Quebec had argued that this recognition of the inherent right to self-government amounted to an amendment of section 35 the Constitution Act, 1982, which recognizes and affirms existing Aboriginal rights within Canada. Quebec's position was that this unilateral recognition by Parliament was impermissible, and, at its source, Indigenous rights to self-government must arise from a formal amendment to the Constitution or be recognized by the courts.

The SCC found there was no constitutional amendment by virtue of Parliament's legislative recognition of the right. While the SCC did not rule on the existence or the scope of the right to Indigenous self-government, it found that Canada was bound, by its own legislation, to act as though the inherent right to self-government exists with respect to child and family services.
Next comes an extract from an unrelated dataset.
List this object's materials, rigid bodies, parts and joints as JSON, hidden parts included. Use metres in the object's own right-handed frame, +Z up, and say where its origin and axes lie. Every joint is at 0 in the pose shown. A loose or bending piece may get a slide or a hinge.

In its analysis, the SCC relied heavily upon Canada's commitment to implement UNDRIP and recognized that this legislation was an act of legislative reconciliation on behalf of the federal government. Unlike the Quebec Court of Appeal, the SCC did not undertake an in-depth analysis of the right to self-government, as it found the legislation merely affirmed Canada's commitment to act as though the right exists. The SCC also reaffirmed its proper role in deciding and defining the content of constitutional Indigenous rights in Canada.

However, this decision is a strong signal that the Indigenous right to self-government likely exists in Canada, though the scope, subject and content of the right is still to be determined. The SCC stated that rights to self-government, insofar as they exist, "cannot be framed in excessively general terms" (para. 112). Indigenous rights to self-government may receive further consideration in an upcoming decision of the SCC in Cindy Dickson v. Vuntut Gwitchin First Nation, a case considering the application of the Canadian Charter of Rights and Freedoms to Indigenous self-governments.